Danach war Pause, und wir Besucher wurden in die Bahnhofsangestelltenkantine geführt, wo es nicht nur eine katastrophale 50er-Jahre-Inneneinrichtung zu bestaunen gab, sondern auch anerkennend festzustellen war, daß Du Dich inmitten der 300 Besucher beim Würstchenessen pudelwohl fühltest, während über Video Der letzte Tango von Kassel eingespielt wurde.

In Koproduktion mit dem Berliner Podewil folgte mit Don't look now eine Doppelinszenierung über den Deutschen Herbst für zwei sich gegenüber sitzende Publikumshälften. Danach ging es in die Straßenbahn, vorbei an einer lichterloh brennenden Telefonzelle - der letzten Szene aus Michael Simons Stück - direkt ins Kasseler Hallenbad, wo Meg Stuart und Gary Hill mit Splayed mind out modernes Tanztheater in seiner höchsten Form aufführen ließen. Wieder zurück am Bahnhof, wurde zu guter Letzt auf dem Straßenbahnwartegleis 15 minutes to comply von Stefan Pucher und der Künstlergruppe Gob Squad aufgeführt. Der Versuch, mit einer Sony Playstation zur Musik von Marusha durch die Bildwelten Jeff Walls zu rasen, gibt im kleinen Maßstab einen realistischen Eindruck der sensationellen Inszenierung wieder.

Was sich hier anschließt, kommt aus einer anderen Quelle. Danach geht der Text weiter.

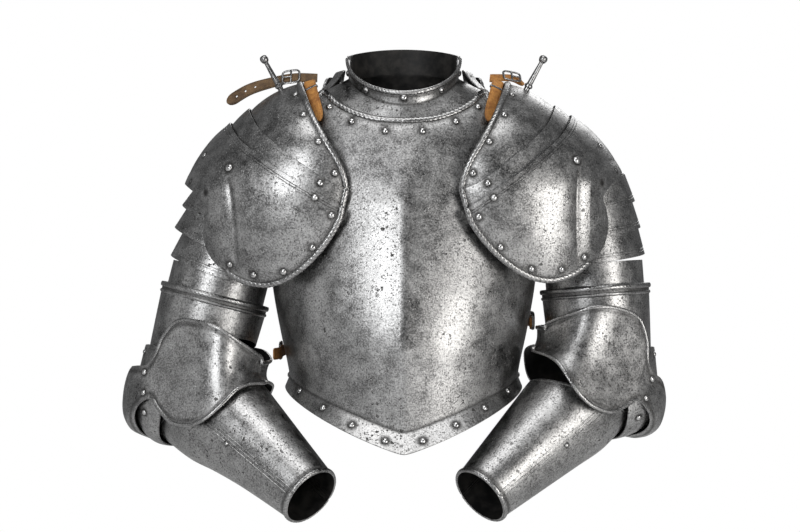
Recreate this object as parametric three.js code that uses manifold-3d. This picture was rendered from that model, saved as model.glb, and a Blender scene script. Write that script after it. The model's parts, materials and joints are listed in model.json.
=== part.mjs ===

So schön Du auch auf allen Fotos aussehest, meinte Jean-Christophe Ammann, dessen Jury Dich einst zur künstlerischen Leiterin der dX machte, so solle das nicht darüber hinwegtäuschen, daß da sehr wenig Sinnlichkeit sei. Vielleicht hat er da recht, ich kenne Dich nicht gut genug. Vielleicht warst Du auch nur unsere "Madame Eigensinn" (Das Sonntagsblatt), die uns zeigen wollte, was es heißt, in Zeiten, in denen Kulturetats zu ABM-Budgets zusammengeschrumpft werden, angesichts derer sich Opportunismus und Klüngeltum zu Schlüsselqualifikationen mausern, als weltenthobene Solitüde standhaft Position zu bewahren, wo andere mit feuchten Zeigefingern ausmachen wollen, woher der Wind am besten weht. Aber ganz bestimmt hast Du uns an diesen Septemberabenden gezeigt, daß auch Du uns mit künstlerischen Genüssen opulent verwöhnen kannst. Schade, daß Paris Dich wieder hat.